Problem description :: Repeat all of the material exactly as given.
---------------
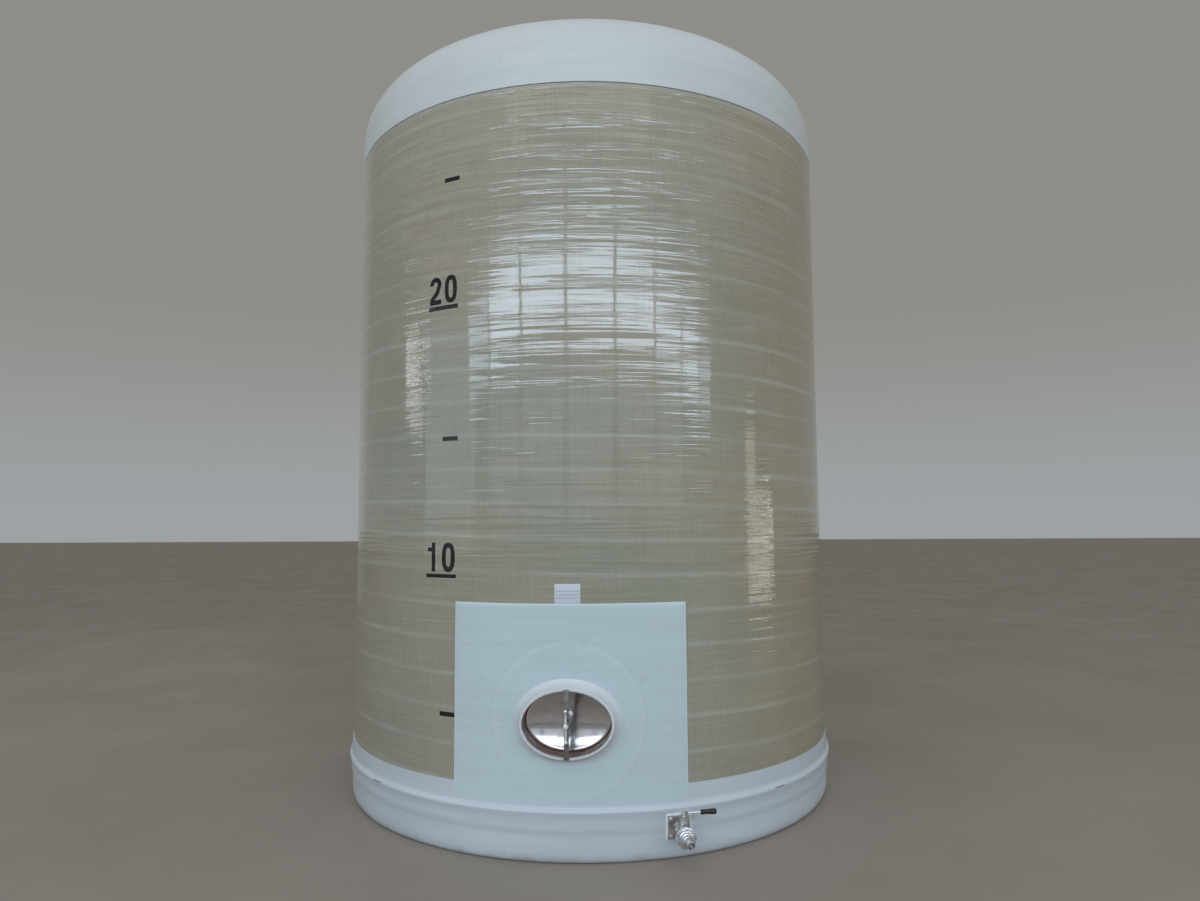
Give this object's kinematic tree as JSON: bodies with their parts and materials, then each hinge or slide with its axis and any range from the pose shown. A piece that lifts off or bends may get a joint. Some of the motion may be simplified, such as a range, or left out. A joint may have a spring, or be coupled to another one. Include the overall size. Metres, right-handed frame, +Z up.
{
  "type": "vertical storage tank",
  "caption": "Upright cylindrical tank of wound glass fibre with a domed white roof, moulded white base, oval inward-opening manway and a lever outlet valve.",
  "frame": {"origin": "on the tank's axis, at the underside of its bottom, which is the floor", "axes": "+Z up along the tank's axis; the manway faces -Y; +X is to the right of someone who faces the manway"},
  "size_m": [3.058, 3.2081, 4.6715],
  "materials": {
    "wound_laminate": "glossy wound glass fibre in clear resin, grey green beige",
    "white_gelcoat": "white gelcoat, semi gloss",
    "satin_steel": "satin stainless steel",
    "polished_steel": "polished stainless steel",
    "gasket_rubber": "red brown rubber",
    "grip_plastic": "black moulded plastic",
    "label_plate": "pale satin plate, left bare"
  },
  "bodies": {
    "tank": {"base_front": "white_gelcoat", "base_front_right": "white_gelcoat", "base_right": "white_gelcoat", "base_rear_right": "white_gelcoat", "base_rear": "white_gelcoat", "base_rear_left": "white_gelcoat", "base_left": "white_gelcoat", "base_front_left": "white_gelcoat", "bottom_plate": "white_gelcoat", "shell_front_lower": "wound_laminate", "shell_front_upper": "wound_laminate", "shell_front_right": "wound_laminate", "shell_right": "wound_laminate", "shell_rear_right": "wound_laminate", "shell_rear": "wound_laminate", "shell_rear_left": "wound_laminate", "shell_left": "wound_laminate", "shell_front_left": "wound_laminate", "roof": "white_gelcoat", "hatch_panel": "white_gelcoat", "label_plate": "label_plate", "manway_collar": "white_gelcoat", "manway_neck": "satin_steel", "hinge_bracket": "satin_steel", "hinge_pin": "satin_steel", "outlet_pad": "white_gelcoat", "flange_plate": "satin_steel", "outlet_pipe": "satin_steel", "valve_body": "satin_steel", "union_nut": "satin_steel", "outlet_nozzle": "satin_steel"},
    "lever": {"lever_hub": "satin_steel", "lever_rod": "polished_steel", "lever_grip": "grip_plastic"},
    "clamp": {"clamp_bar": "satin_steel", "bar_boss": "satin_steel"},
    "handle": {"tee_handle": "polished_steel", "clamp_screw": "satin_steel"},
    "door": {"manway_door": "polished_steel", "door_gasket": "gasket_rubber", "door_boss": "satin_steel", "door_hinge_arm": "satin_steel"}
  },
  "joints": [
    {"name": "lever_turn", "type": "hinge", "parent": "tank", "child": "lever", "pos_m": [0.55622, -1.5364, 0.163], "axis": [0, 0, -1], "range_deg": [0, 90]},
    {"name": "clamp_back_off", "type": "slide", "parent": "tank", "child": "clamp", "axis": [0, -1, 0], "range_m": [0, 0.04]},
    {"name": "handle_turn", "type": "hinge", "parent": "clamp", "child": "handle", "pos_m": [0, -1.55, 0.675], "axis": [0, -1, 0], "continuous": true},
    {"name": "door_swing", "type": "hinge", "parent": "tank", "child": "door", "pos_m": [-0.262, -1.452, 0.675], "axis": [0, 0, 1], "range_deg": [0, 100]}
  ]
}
---------------
Answer for this exercise ::
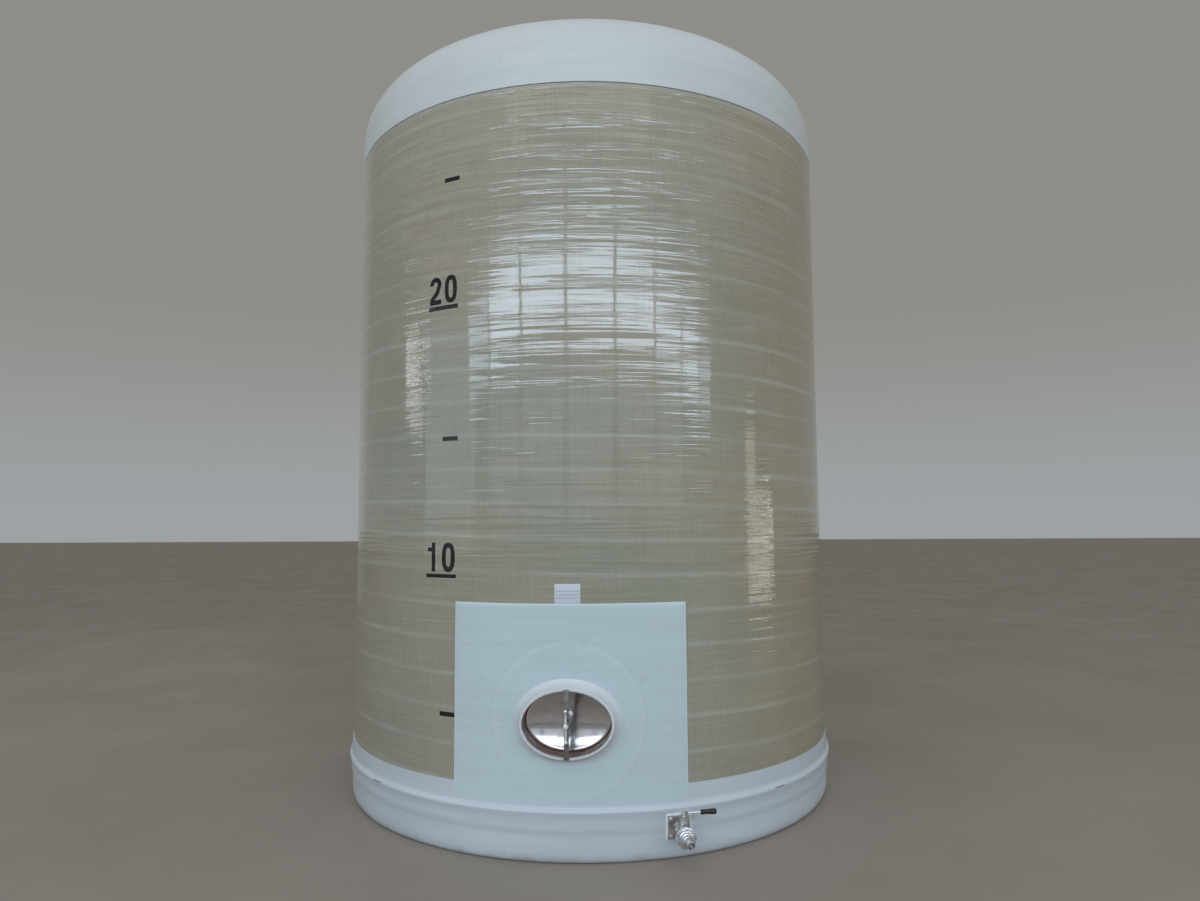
Give this object's kinematic tree as JSON: bodies with their parts and materials, then each hinge or slide with its axis and any range from the pose shown. A piece that lifts off or bends may get a joint. Some of the motion may be simplified, such as a range, or left out. A joint may have a spring, or be coupled to another one. Include the overall size. Metres, right-handed frame, +Z up.
{
  "type": "vertical storage tank",
  "caption": "Upright cylindrical tank of wound glass fibre with a domed white roof, moulded white base, oval inward-opening manway and a lever outlet valve.",
  "frame": {"origin": "on the tank's axis, at the underside of its bottom, which is the floor", "axes": "+Z up along the tank's axis; the manway faces -Y; +X is to the right of someone who faces the manway"},
  "size_m": [3.058, 3.2081, 4.6715],
  "materials": {
    "wound_laminate": "glossy wound glass fibre in clear resin, grey green beige",
    "white_gelcoat": "white gelcoat, semi gloss",
    "satin_steel": "satin stainless steel",
    "polished_steel": "polished stainless steel",
    "gasket_rubber": "red brown rubber",
    "grip_plastic": "black moulded plastic",
    "label_plate": "pale satin plate, left bare"
  },
  "bodies": {
    "tank": {"base_front": "white_gelcoat", "base_front_right": "white_gelcoat", "base_right": "white_gelcoat", "base_rear_right": "white_gelcoat", "base_rear": "white_gelcoat", "base_rear_left": "white_gelcoat", "base_left": "white_gelcoat", "base_front_left": "white_gelcoat", "bottom_plate": "white_gelcoat", "shell_front_lower": "wound_laminate", "shell_front_upper": "wound_laminate", "shell_front_right": "wound_laminate", "shell_right": "wound_laminate", "shell_rear_right": "wound_laminate", "shell_rear": "wound_laminate", "shell_rear_left": "wound_laminate", "shell_left": "wound_laminate", "shell_front_left": "wound_laminate", "roof": "white_gelcoat", "hatch_panel": "white_gelcoat", "label_plate": "label_plate", "manway_collar": "white_gelcoat", "manway_neck": "satin_steel", "hinge_bracket": "satin_steel", "hinge_pin": "satin_steel", "outlet_pad": "white_gelcoat", "flange_plate": "satin_steel", "outlet_pipe": "satin_steel", "valve_body": "satin_steel", "union_nut": "satin_steel", "outlet_nozzle": "satin_steel"},
    "lever": {"lever_hub": "satin_steel", "lever_rod": "polished_steel", "lever_grip": "grip_plastic"},
    "clamp": {"clamp_bar": "satin_steel", "bar_boss": "satin_steel"},
    "handle": {"tee_handle": "polished_steel", "clamp_screw": "satin_steel"},
    "door": {"manway_door": "polished_steel", "door_gasket": "gasket_rubber", "door_boss": "satin_steel", "door_hinge_arm": "satin_steel"}
  },
  "joints": [
    {"name": "lever_turn", "type": "hinge", "parent": "tank", "child": "lever", "pos_m": [0.55622, -1.5364, 0.163], "axis": [0, 0, -1], "range_deg": [0, 90]},
    {"name": "clamp_back_off", "type": "slide", "parent": "tank", "child": "clamp", "axis": [0, -1, 0], "range_m": [0, 0.04]},
    {"name": "handle_turn", "type": "hinge", "parent": "clamp", "child": "handle", "pos_m": [0, -1.55, 0.675], "axis": [0, -1, 0], "continuous": true},
    {"name": "door_swing", "type": "hinge", "parent": "tank", "child": "door", "pos_m": [-0.262, -1.452, 0.675], "axis": [0, 0, 1], "range_deg": [0, 100]}
  ]
}